Representations of Xxxxxxxxxx EMS Sample Clauses

Representations of Xxxxxxxxxx EMS. Xxxxxxxxxx EMS represents and warrants to Facility as follows: (i) neither Xxxxxxxxxx EMS nor any of its officers, directors, shareholders, principals, employees, agents, subsidiaries, and/or affiliates is currently excluded, debarred, or otherwise ineligible to participate in Federal Health Care Programs, as the same are defined in 42. U.S.C. §1320a-7b(f) (“Federal Health Care Programs”), (ii) Xxxxxxxxxx EMS has not been convicted of a criminal offense related to the provision of health care items or services; and has not been excluded, debarred, or otherwise declared ineligible to participate in Federal Health Care Programs, and (iii) to the best of Xxxxxxxxxx EMS’s knowledge, Xxxxxxxxxx EMS is not under investigation or otherwise aware of any circumstances that may result in Xxxxxxxxxx EMS or any of its officers, directors, shareholders, principals, employees, agents, subsidiaries, and/or affiliates being excluded from participating in the Federal Health Care Programs.

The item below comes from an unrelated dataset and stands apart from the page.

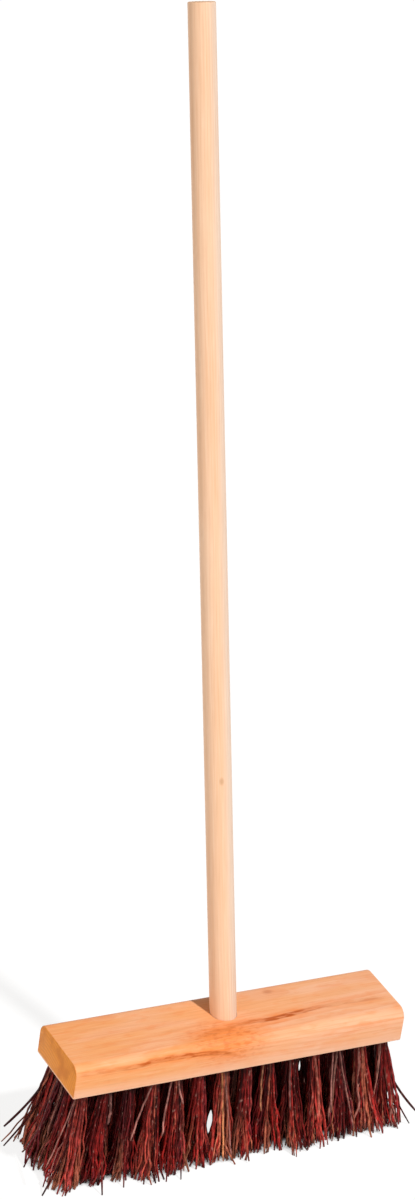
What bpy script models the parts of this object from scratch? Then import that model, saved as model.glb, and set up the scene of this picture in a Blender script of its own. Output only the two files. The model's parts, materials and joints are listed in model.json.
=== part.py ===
"""Childrens broom: a wooden head block, a slanted stick handle and 56 separate bristle tufts.

Frame: metres, +Z up, +X along the head, +Y towards the side that the handle leans to.
Origin: on the floor that the bristle tips stand on, straight under the middle of the head block.
"""

import math
import random

import bmesh
import bpy
from mathutils import Vector
from mathutils.geometry import delaunay_2d_cdt

# Head block
BLOCK_LENGTH = 0.325
BLOCK_WIDTH = 0.075
BLOCK_HEIGHT = 0.032
TOP_EDGE_RADIUS = 0.010
LOWER_EDGE_RADIUS = 0.0015
END_EDGE_RADIUS = 0.0012

# Handle
STICK_DIAMETER = 0.024
STICK_LENGTH = 0.900
STICK_LEAN = math.radians(18.8)
STICK_END_BEVEL = 0.0010

# Tuft holes
ROW_NAMES = ("front", "front_mid", "back_mid", "back")
TUFTS_PER_ROW = 14
END_MARGIN = 0.0145
SIDE_MARGIN = 0.01125
HOLE_DIAMETER = 0.0110
HOLE_DEPTH = 0.0080
WEB_UNDER_SOCKET = 0.0018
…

This shall be an ongoing representation and warranty during the Term of this Agreement, and Xxxxxxxxxx EMS agrees to immediately notify Facility upon the occurrence of any event that would render the foregoing representations untrue in any material respect. Any breach of the representation and warranty set forth herein shall give Facility the right to immediately terminate this Agreement.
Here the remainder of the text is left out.